The doctrine of tribal sovereign immunity may well be anachronistic and overbroad in its application, especially when applied to shield from suit even the most sophisticated enterprises of Indian tribes, including commercial activities -- such as the sale of alcohol -- that have obvious and substantial impacts on non-tribal parties. But it remains the law of the land until Congress or the Supreme Court tells us otherwise. Accordingly, the district court‘s dismissal of Furry‘s complaint for lack of subject matter jurisdiction must be, and is, AFFIRMED.
Notes
The provisions of sections 1154, 1156, 3113, 3488, and 3669, of this title, shall not apply within any area that is not Indian country, nor to any act or transaction within any area of Indian country provided such act or transaction is in conformity both with the laws of the State in which such act or transaction occurs and with an ordinance duly adopted by the tribe having jurisdiction over such area of Indian country, certified by the Secretary of the Interior, and published in the Federal Register.

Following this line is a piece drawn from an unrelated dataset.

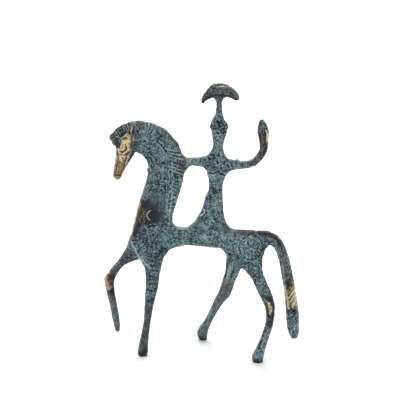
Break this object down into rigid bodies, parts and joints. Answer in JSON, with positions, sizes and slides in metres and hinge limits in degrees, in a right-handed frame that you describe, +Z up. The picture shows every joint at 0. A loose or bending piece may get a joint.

A person who sells or furnishes alcoholic beverages to a person of lawful drinking age shall not thereby become liable for injury or damage caused by or resulting from the intoxication of such person, except that a person who willfully and unlawfully sells or furnishes alcoholic beverages to a person who is not of lawful drinking age or who knowingly serves a person habitually addicted to the use of any or all alcoholic beverages may become liable for injury or damage caused by or resulting from the intoxication of such minor or person.